Biodiesel consolidation

Biodiesel has been undergoing some consolidation in recent months, primarily with REG on the move, acquiring new capacity. Imperium has stayed away.

“There are very few facilities we like, with the large scale, high quality, and logistics similar to what we have,” Plaza responded, when asked about consolidation opportunities. “For us, consolidation is not best strategy for our shareholders. Our focus has always been on innovation and market opportunity, based on most efficient and highest value. We try to be differentiated enough to be biodiesel 1.5, with, for example, our emphasis on a multi-feedstock approach.”

Imperium’s own expansion plans

In the Digest, we have been extensively covering in recent months the opportunities for expansion based on existing first-generation capacity in the ethanol side of the market, with a special reports on biobutanol as well as covering cellulosic biofuels bolt-on capacity such as POET is building in Emmetsburg, IA with Project LIBERTY.

But what about the other side of the equation, with biodiesel? What opportunities are there for similar expansion, using the existing capacity of biodiesel facilities, their feedstocks acquisition logistics, rail lines, storage facilities, and industry knowledge?

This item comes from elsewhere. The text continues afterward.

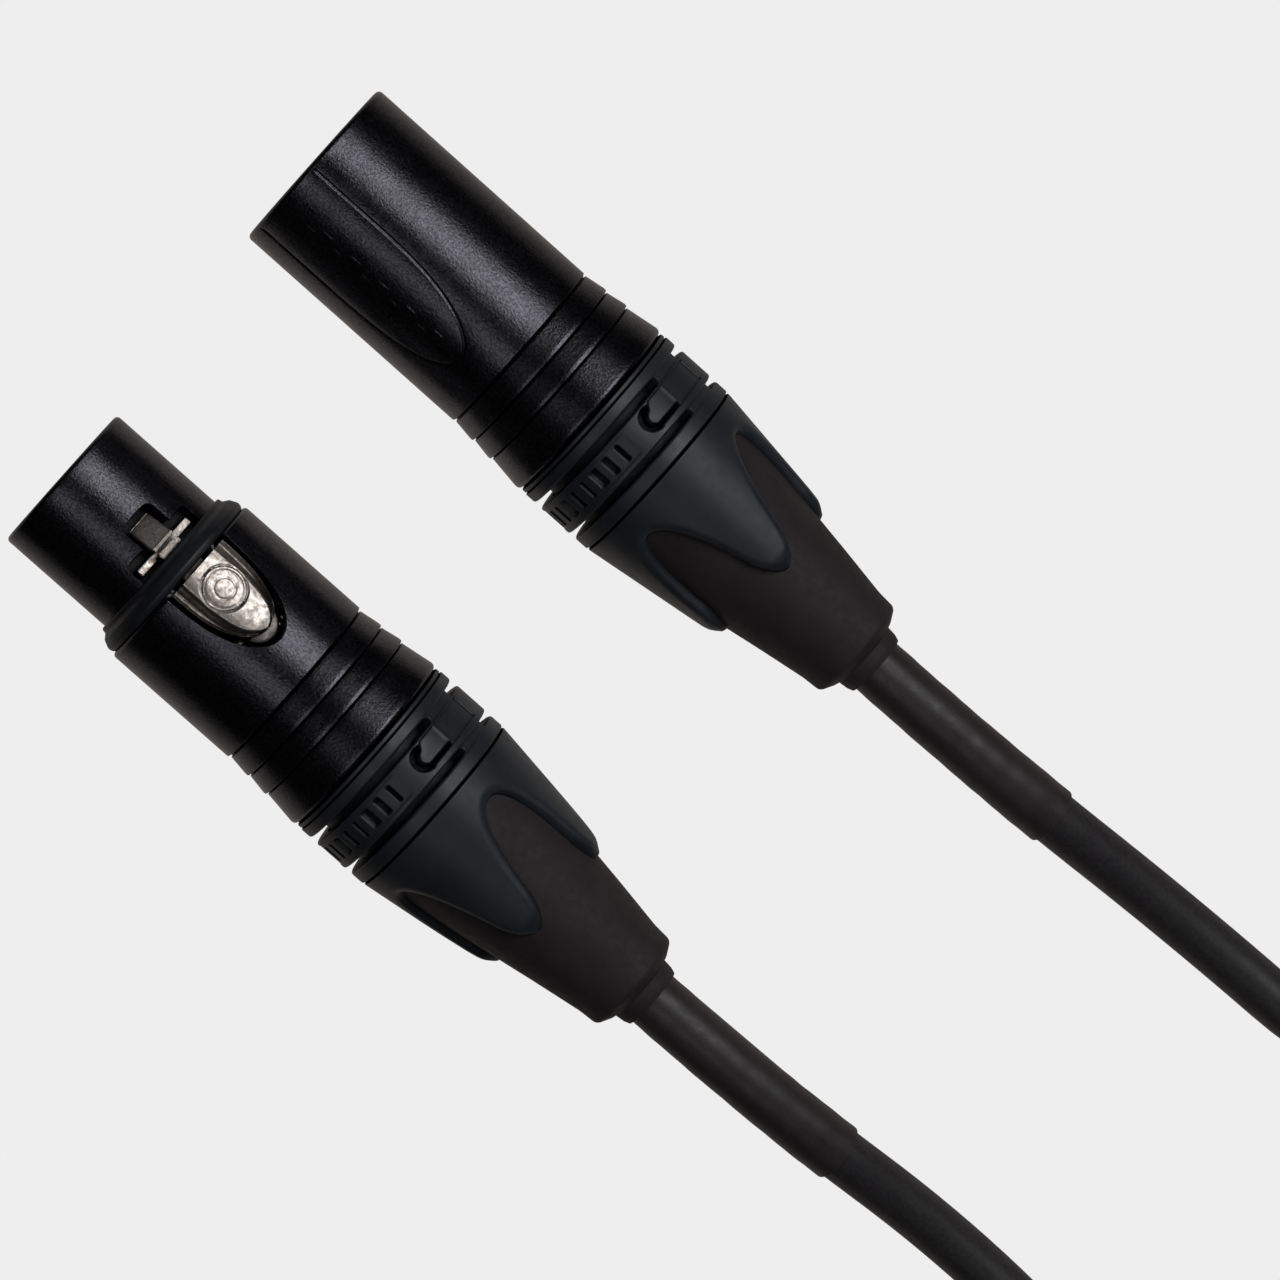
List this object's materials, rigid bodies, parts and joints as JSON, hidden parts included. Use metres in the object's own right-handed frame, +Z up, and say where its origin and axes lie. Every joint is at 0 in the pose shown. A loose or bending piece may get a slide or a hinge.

“We like drop-in replacement fuels,” said Plaza, “that use our existing feedstock and agricultural waste. We see real opportunities with hydrocarbon replacement in the distillate markets, and we are focused on what we see as tremendous opportunities with aviation and military markets. It’s so much about feedstock, and we feel that we have the existing ag wastes, and forest resources, and we have the knowledge in how to efficiently invest in technology.

“We’ve been doing more working than talking, but what we’re working on is a next generation, integrated biorefinery that makes 12 products, inclusive of jet fuel and high value chemicals. [At Grays Harbor], we’ve got the state of art biofuel facility, plenty of land around it. We’re focused on building right at home for now. We like that market.”